А это и определяло правовой статус каждого работника.
«Актировка» была балластом лагеря! Она, как истинный иждивенец, проедала средства, ничего не зарабатывая для хозяйства.
Физически сразу уничтожить бы эту «вшивую команду» отработавшую свой трудовой ресурс, вот и решены были бы все проблемы – такое решение еще несколько лет тому назад было бы самым реальным, желанным для чекистов и исполнимым, но уже в послевоенные годы большевики не могли на это решиться.
Они просто предоставили возможность этим людям самим умирать.
А пока еще они были живы – их использовали на хозяйственных работах, которых всегда вокруг уйма: на очистке снега, разделке дров, уборке территории, да еще в похоронных командах. Объем труда никем не учитывался, а затраты на содержание актировались каждый день специальным документом.
Вот и получалось, что каждый день, вертелись «доходяги» на бестолковой суете по распоряжениям больших и малых начальников, а почитались все равно тунеядцами.

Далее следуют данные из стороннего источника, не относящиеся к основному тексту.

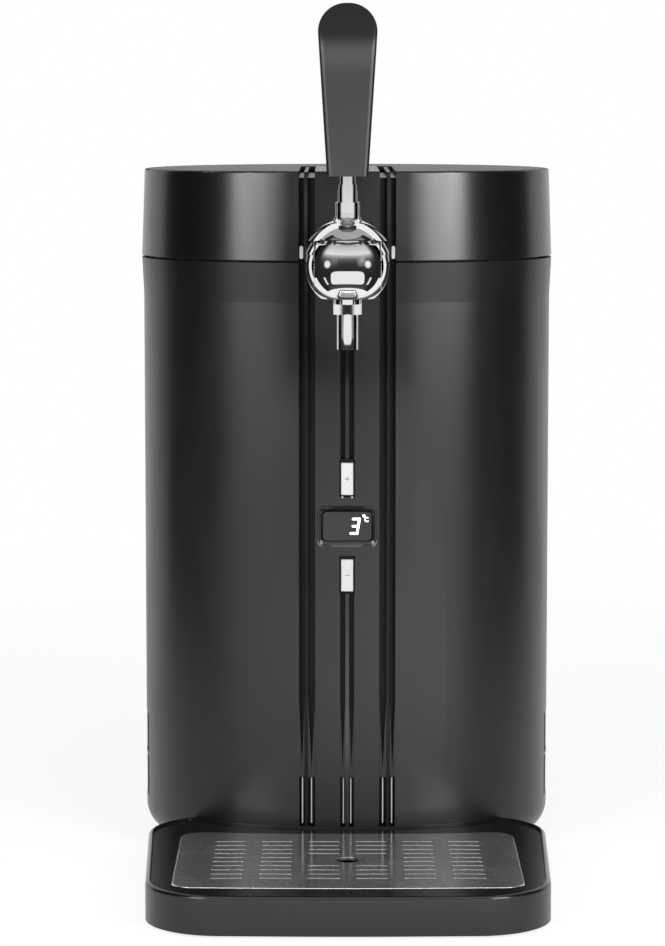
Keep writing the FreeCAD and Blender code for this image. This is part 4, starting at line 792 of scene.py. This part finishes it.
def buttonSurrounds(look):
    # the surround's near-black colour is painted shade for the gap round each button and the recess above it
    matt = mouldedPlastic("surround_matt", {"tone": look["tone"], "rough": 0.6, "gloss": 0.12,
                                            "grain": 2200.0, "depth": 0.000006})
    for node in ("plus_button", "minus_button"):
        low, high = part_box(node)
        side = high.x + look["gap"] + look["width"] / 2
        foot = low.z - look["gap"] - look["width"] / 2
        head = high.z + look["gap"] + look["crown"] / 2
        rim = bmesh.new()
        for across in (-side, side):
            bar(rim, (across, foot), (across, head), look["width"], look["front"], look["back"])
        bar(rim, (-side, foot), (side, foot), look["width"], look["front"], look["back"])
        inset = side - look["crown"] / 2 + look["width"] / 2
        bar(rim, (-inset, head), (inset, head), look["crown"], look["front"], look["back"])
        newPiece(node + "_surround", rim, matt, "housing")
    # two white pins below the plus button stand in for two glints: painted highlight
    glintPins = bmesh.new()
    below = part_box("plus_button")[0].z - look["pinBelow"]
    seat = look["front"] + look["pinDepth"] * look["pinSunk"]
    for across in (-look["pinAside"], look["pinAside"]):
        tip = look["pinRadius"] * look["pinTip"]
        made = bmesh.ops.create_cone(glintPins, cap_ends=True, segments=14, radius1=look["pinRadius"],
                                     radius2=tip, depth=look["pinDepth"])["verts"]
        bmesh.ops.rotate(glintPins, cent=(0, 0, 0), matrix=Matrix.Rotation(math.pi / 2, 3, "X"), verts=made)
        bmesh.ops.translate(glintPins, vec=(across, seat, below), verts=made)
    rims = [edge for edge in glintPins.edges if any(len(face.verts) > 4 for face in edge.link_faces)]
    bmesh.ops.bevel(glintPins, geom=rims, offset=look["pinEased"], affect="EDGES", segments=3,
                    profile=0.5, material=-1)
    newPiece("button_glint_pins", glintPins, finishes["button_white"], "housing", True)


buttonSurrounds(surrounds)


# bright stops beside the tap, and pale strips in the channels' feet that stand in for glints reflected there:
# painted highlights

trims = {
    "stops": {"spots": ((0.0282, -0.0346, -0.0299),), "width": 0.0021, "low": 0.37915, "high": 0.38495},
    # pale strips in place of the glints in the channels' feet: painted highlight
    "glintRunners": {"spots": ((0.0023, -0.0334, -0.0306), (0.0222, -0.0322, -0.0288), (0.0278, -0.0322, -0.0288)),
                "width": 0.00075, "low": 0.0262, "high": 0.0545},
    # colour of the painted glint strips
    "tone": (0.30, 0.30, 0.305),
}


def uprights(look):
    # upright bars in pairs; each spot is a distance from the middle with its front and back
    bm = bmesh.new()
    for way in (-1.0, 1.0):
        for spot, front, back in look["spots"]:
            bar(bm, (spot * way, look["low"]), (spot * way, look["high"]), look["width"], front, back)
    return bm


def channelTrims(look):
    # the strips' pale tone is a painted highlight
    polished = mouldedPlastic("runner_painted_glint", {"tone": look["tone"], "rough": 0.16,
                                                  "grain": 600.0, "depth": 0.000010})
    newPiece("lid_stops", uprights(look["stops"]), finishes["button_white"], "lid")
    newPiece("channel_glint_strips", uprights(look["glintRunners"]), polished, "housing")


channelTrims(trims)


# plates that close the channels near the foot, each with a long notch that narrows to a point

plates = {
    "spans": (
        (0.00120, 0.00435, -0.0346, -0.0310),  # inner side, outer side, front and back
        (0.01980, 0.02435, -0.0335, -0.0297),
        (0.02645, 0.02990, -0.0328, -0.0290),
    ),
    "foot": 0.0552,
    "apex": 0.0605,
    "head": 0.1060,
}


def channelPlates(look):
    bm = bmesh.new()
    rows = (look["foot"], look["apex"], look["head"])
    for way in (-1.0, 1.0):
        for near, far, front, back in look["spans"]:
            middle, wide = (near + far) / 2 * way, far - near
            grid = bmesh.ops.create_grid(bm, x_segments=2, y_segments=2, size=0.5)["verts"]
            tips = [vert for vert in grid if abs(vert.co.x) < 0.1 and vert.co.y > -0.1]
            for vert in grid:
                vert.co = (middle + vert.co.x * wide, front, rows[round(vert.co.y * 2) + 1])
            bmesh.ops.pointmerge(bm, verts=tips, merge_co=(middle, front, look["apex"]))
            sheet = {face for vert in grid if vert.is_valid for face in vert.link_faces}
            moved = bmesh.ops.extrude_face_region(bm, geom=list(sheet))["geom"]
            moved = [part for part in moved if isinstance(part, bmesh.types.BMVert)]
            bmesh.ops.translate(bm, vec=(0, back - front, 0), verts=moved)
    newPiece("channel_plates", bm, finishes["housing_grey"], "housing")


channelPlates(plates)
print("marks, figures and trims made")


# floor, world and lights

ground = {"size": 60.0, "tone": 0.86, "own": 0.84, "near": 0.45, "far": 1.5}


def lookingRay(start):
    # 1 for what the eye meets straight, mirrored or through something clear
    path = start.node("ShaderNodeLightPath", out="Is Camera Ray")
    glossy = Wire(start.tree, path.socket.node.outputs["Is Glossy Ray"])
    through = Wire(start.tree, path.socket.node.outputs["Is Transmission Ray"])
    return path.maths("ADD", path + glossy, through, clamp=True)


def layFloor(look):
    material, start = newMaterial("studio_floor")
    place = objectPlace(start)
    speck = cloud(start, place, 3.0)
    tone = between(start, shade(look["tone"] * 0.985), shade(look["tone"]), speck)
    paint = start.node("ShaderNodeBsdfDiffuse", {}, {"Color": tone})
    glow = start.node("ShaderNodeEmission", {}, {"Color": shade(1.0), "Strength": 1.0})
    reach = start.node("ShaderNodeVectorMath", {"operation": "LENGTH"}, {0: place}, out="Value")
    white = ramped(start, reach, look["near"], look["far"]) * (1.0 - look["own"]) + look["own"]
    mixed = start.node("ShaderNodeMixShader", {}, {0: lookingRay(start) * white, 1: paint, 2: glow})
    start.node("ShaderNodeOutputMaterial", {}, {"Surface": mixed})
    bm = bmesh.new()
    bmesh.ops.create_grid(bm, x_segments=4, y_segments=4, size=look["size"] / 2)
    placeMesh("studio_floor", bm, material)


layFloor(ground)

sky = {"fill": 0.45, "shown": 1.0}


def openWorld(look):
    world = bpy.data.worlds.new("studio")
    bpy.context.scene.world = world
    world.use_nodes = True
    world.node_tree.nodes.clear()
    start = Wire(world.node_tree)
    tone = between(start, shade(look["fill"]), shade(look["shown"]), lookingRay(start))
    back = start.node("ShaderNodeBackground", {}, {"Color": tone, "Strength": 1.0})
    start.node("ShaderNodeOutputWorld", {}, {"Surface": back})


openWorld(sky)

lamps = {
    "left_key": {"at": (-0.82, -1.08, 0.70), "aim": (0.0, -0.03, 0.42),
                 "wide": 0.44, "high": 0.56, "watts": 9.5},
    "right_key": {"at": (0.84, -1.06, 0.70), "aim": (0.0, -0.03, 0.42),
                  "wide": 0.50, "high": 0.56, "watts": 15.5},
    "top_soft": {"at": (0.0, -0.75, 1.9), "aim": (0.0, -0.35, 0.2),
                 "wide": 1.8, "high": 1.4, "watts": 22.0},
}


def hangLamps(table):
    for name, look in table.items():
        lamp = bpy.data.lights.new(name, "AREA")
        lamp.shape = "RECTANGLE"
        lamp.size = look["wide"]
        lamp.size_y = look["high"]
        lamp.energy = look["watts"]
        place = bpy.data.objects.new(name, lamp)
        place.location = look["at"]
        aim = Vector(look["aim"]) - Vector(look["at"])
        place.rotation_euler = aim.to_track_quat("-Z", "Y").to_euler()
        bpy.context.scene.collection.objects.link(place)


hangLamps(lamps)

flags = {
    "left_flag": {"centre": (-0.95, -0.18, 0.60), "normal": (1.0, 0.0, 0.0), "wide": 1.16, "high": 1.5},
    "right_flag": {"centre": (0.95, -0.18, 0.60), "normal": (-1.0, 0.0, 0.0), "wide": 1.16, "high": 1.5},
}


def reflectedOnly(name, bm, material):
    # a piece of the studio that only reflections see
    piece = placeMesh(name, bm, material)
    piece.visible_camera = False
    piece.visible_diffuse = False
    piece.visible_shadow = False
    piece.visible_transmission = False


def hangFlag(name, look):
    material, start = newMaterial(name)
    cloth = start.node("ShaderNodeBsdfDiffuse", {}, {"Color": shade(0.0)})
    start.node("ShaderNodeOutputMaterial", {}, {"Surface": cloth})
    bm = bmesh.new()
    made = bmesh.ops.create_grid(bm, x_segments=1, y_segments=1, size=0.5)["verts"]
    bmesh.ops.scale(bm, vec=(look["wide"], look["high"], 1.0), verts=made)
    turn = Vector(look["normal"]).to_track_quat("Z", "Y").to_matrix()
    bmesh.ops.rotate(bm, cent=(0, 0, 0), matrix=turn, verts=made)
    bmesh.ops.translate(bm, vec=look["centre"], verts=made)
    reflectedOnly(name, bm, material)


for name, look in flags.items():
    hangFlag(name, look)

cards = {
    "low_card": {"middle": (0.03, -0.62, 0.003), "wide": 0.90, "deep": 0.56, "taper": 1.0,
                 "turn": 0.0, "left": 1.8, "right": 3.8},
    "roof_card": {"middle": (0.0, -0.16, 0.60), "wide": 0.50, "deep": 0.34, "taper": 1.0,
                  "turn": math.pi, "left": 0.42, "right": 0.42},
    "tap_back": {"middle": (0.0, -0.0382, 0.370), "wide": 0.074, "deep": 0.10, "taper": 0.40,
                 "turn": math.pi / 2, "left": 0.85, "right": 0.85},
}


def setCard(name, look):
    # a glowing card seen in reflections from its glowing side alone, brighter to one end
    material, start = newMaterial(name)
    place = objectPlace(start)
    middle, half = look["middle"][0], look["wide"] / 2
    share = ramped(start, axes(start, place)[0], middle - half, middle + half)
    power = share * (look["right"] - look["left"]) + look["left"]
    glow = start.node("ShaderNodeEmission", {}, {"Color": shade(1.0), "Strength": power})
    clear = start.node("ShaderNodeBsdfTransparent")
    behind = start.node("ShaderNodeNewGeometry", out="Backfacing")
    mixed = start.node("ShaderNodeMixShader", {}, {0: behind, 1: glow, 2: clear})
    start.node("ShaderNodeOutputMaterial", {}, {"Surface": mixed})
    bm = bmesh.new()
    made = bmesh.ops.create_grid(bm, x_segments=1, y_segments=1, size=0.5)["verts"]
    bmesh.ops.scale(bm, vec=(look["wide"], look["deep"], 1.0), verts=made)
    bmesh.ops.scale(bm, vec=(look["taper"], 1.0, 1.0), verts=[vert for vert in made if vert.co.y > 0])
    bmesh.ops.rotate(bm, cent=(0, 0, 0), matrix=Matrix.Rotation(look["turn"], 3, "X"), verts=made)
    bmesh.ops.translate(bm, vec=look["middle"], verts=made)
    reflectedOnly(name, bm, material)


for name, look in cards.items():
    setCard(name, look)

tapStudio = {
    "radius": 0.060,
    "halfAngle": math.radians(84),
    "low": -0.079,
    "high": 0.125,
    "spotAngle": math.radians(46),
    "spotHeight": 0.0051,
    "spotRadius": 0.0085,
    "spotSoft": (0.6, 1.2),
    "boxMiddle": -0.0305,
    "boxHalfHeight": 0.0208,
    "boxHalfAngle": math.radians(42),
    "boxWiden": 4.5,
    "boxSquare": 6,
    "boxSoft": (0.85, 1.1),
    "bandHalfAngle": math.radians(62),
    "bandSoft": (0.85, 1.15),
    "nutAngle": math.radians(58),
    "nutHalf": math.radians(4),
    "nutMiddle": -0.036,
    "nutHalfHeight": 0.013,
    "glow": 0.95,
    "dim": 0.02,
    "wall": [
        (0.0, 0.10), (0.10, 0.05), (0.30, 0.02), (0.42, 0.04), (0.47, 0.12), (0.51, 0.42),
        (0.54, 0.86), (0.60, 0.74), (0.72, 0.52), (0.80, 0.30), (1.0, 0.10),
    ],
}


def wrapTap(look):
    # a curved screen in front of the tap: two spots, a soft box, a bright upper band and a low patch each side
    lever = next(joint for joint in frame["joints"] if joint["name"] == "tap lever")
    centre = Vector(lever["pos_m"])
    material, start = newMaterial("tap_screen")
    place = objectPlace(start)
    local = start.node("ShaderNodeMapping", {}, {"Vector": place, "Location": tuple(-centre)})
    x, y, z = axes(start, local)
    angle = abs(start.maths("ARCTAN2", x, y * -1.0))
    spotAcross = (angle - look["spotAngle"]) * look["radius"]
    spotUp = z - look["spotHeight"]
    spotReach = (spotAcross ** 2 + spotUp ** 2) ** 0.5
    spot = 1.0 - ramped(start, spotReach, *(look["spotRadius"] * soft for soft in look["spotSoft"]))
    boxUp = (z - look["boxMiddle"]) / look["boxHalfHeight"]
    boxAcross = angle / ((look["boxMiddle"] - z) * look["boxWiden"] + look["boxHalfAngle"])
    boxReach = abs(boxUp) ** look["boxSquare"] + abs(boxAcross) ** look["boxSquare"]
    box = 1.0 - ramped(start, boxReach, *look["boxSoft"])
    nutAside = abs(angle - look["nutAngle"])
    nutAcross = 1.0 - ramped(start, nutAside, look["nutHalf"] * 0.3, look["nutHalf"])
    nutAbove = abs(z - look["nutMiddle"])
    nutUp = 1.0 - ramped(start, nutAbove, look["nutHalfHeight"] * 0.8, look["nutHalfHeight"])
    span = {"Value": z, "From Min": look["low"], "From Max": look["high"]}
    height = start.node("ShaderNodeMapRange", {}, span)
    wall = start.node("ShaderNodeValToRGB", {"stops": look["wall"]}, {"Fac": height})
    side = 1.0 - ramped(start, angle, *(look["bandHalfAngle"] * soft for soft in look["bandSoft"]))
    dim = between(start, shade(look["dim"]), wall, side)
    patches = start.maths("MAXIMUM", start.maths("MAXIMUM", spot, box), nutAcross * nutUp)
    lit = between(start, dim, shade(look["glow"]), patches)
    glow = start.node("ShaderNodeEmission", {}, {"Color": lit, "Strength": 1.0})
    start.node("ShaderNodeOutputMaterial", {}, {"Surface": glow})
    bm = bmesh.new()
    foot = bm.verts.new((centre.x, centre.y - look["radius"], centre.z + look["low"]))
    head = bm.verts.new((centre.x, centre.y - look["radius"], centre.z + look["high"]))
    edge = bm.edges.new((foot, head))
    bmesh.ops.rotate(bm, cent=centre, matrix=Matrix.Rotation(-look["halfAngle"], 3, "Z"), verts=[foot, head])
    bmesh.ops.spin(bm, geom=[foot, head, edge], cent=centre, axis=(0, 0, 1), angle=look["halfAngle"] * 2,
                   steps=40, use_merge=False)
    reflectedOnly("tap_screen", bm, material)


wrapTap(tapStudio)

bpy.context.scene.view_settings.view_transform = "Standard"
print("studio lit")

Кормили «актированных» скверно – почти так же, как больных в санчасти – лишь бы не передохли с голоду, по так называемому «гарантийному пайку» – как кормят в тюрьмах. Доведенные до отчаяния «доходяги» побирались в столовой, вылизывали миски, их можно было видеть у мусорных ящиков, они, укрываясь где-нибудь в укромном месте, разжигали костры, варили в банках из отходов что-то вонючее, условно-съедобное и поедали, обжигаясь со звериной жадностью. Многие из них для того чтобы заглушить чувство голода и заполнить пустоту в желудке пили воду… Много воды. Подтверждая своей неестественной полнотой лагерную сентенцию о том, что кубометр воды заменяет сто грамм сливочного масла…
Одевать «актированных» было невыгодно для хозяйства. И они донашивали то, что было у каждого «с доброго времени» или что собиралось в каптерке «недоизношенное» и недоворованное, приготовленное для списания в утиль.
Считалось тогда, что стать на ноги тому, кто оказался в бараке «актировки» было уже практически делом почти невозможным.
Имя по лагерной кодификации у них было «доходяги».
Здесь проходила граница раздела социальных групп лагеря. Эта граница от тех, кто мог еще трудиться, жил надеждой, не терял оптимизма, отделяла жестко и с презрением отбрасывала от себя ту группу людей, которой уже невозможно было помочь. Они потеряли здоровье, не могли уже «обрабатывать себя», становились изгоями даже в том каторжном обществе.
У «доходяг» даже психология резко отличалась от всех остальных обитателях лагеря. Они забывали свое прошлое, с иронией относились к тому, кем были раньше, чем жили до своего несчастья, опускались часто почти до крайней степени: умывались редко, в баню водили их строем нарядчики и санитары, когда приходило их время по графику. А они тогда прятались, разбегались. Беспокоились о них только потому, чтобы оттуда не возник очаг эпидемии.
Бараки, где обитала «актировка» почти не убирались, и, конечно же, насекомых было там столько, что не умещались в настилах нар и свободно расползались по полу. Окна, заложенные снаружи снегом для утепления, зияли грязными украшениями в промежутках между вагонками и казались грубой подделкой, помещение едва освещалось небольшими электрическими лампочками.
Никому конечно и в голову не приходило проветривать помещение – нужно было беречь тепло и воздух, состоял из застоявшихся частиц сырой прели, смешанной с испарениями немытых тел и мокрого тряпья.
Я так подробно рассказываю о своих проблемах и обстановке в лагере, что и ощущения лучше воспринимаются изнутри, а я приглядывался к жизни этого слоя общества, потому, что в конце зимы уже совсем почувствовал, что не удержусь на уровне зольщика и покачусь дальше вниз с конечной остановкой в этой «вшивой команде».
А еще потому рассказываю, что вскоре, всего через несколько месяцев в числе десятка вновь прибывших в нашу зону пополнил ряды этой команды и Федор Федорович.
Я был тогда молод, и как мне ни было тогда тяжело, все же у меня еще сил и энергии было больше, чем у него, после «лечения» в больничном городке с зачислением его в группу временной инвалидности.
Я тогда выжил, увернулся еще и в тот раз от попадания в ту воронку и по наитию, случайно, не целясь, угодил в «десятку»:
В один из редких выходных дней, когда от нечего делать я перебирал свой вещевой мешок, выкладывая на нары его содержимое, и развернул свой «золотой запас».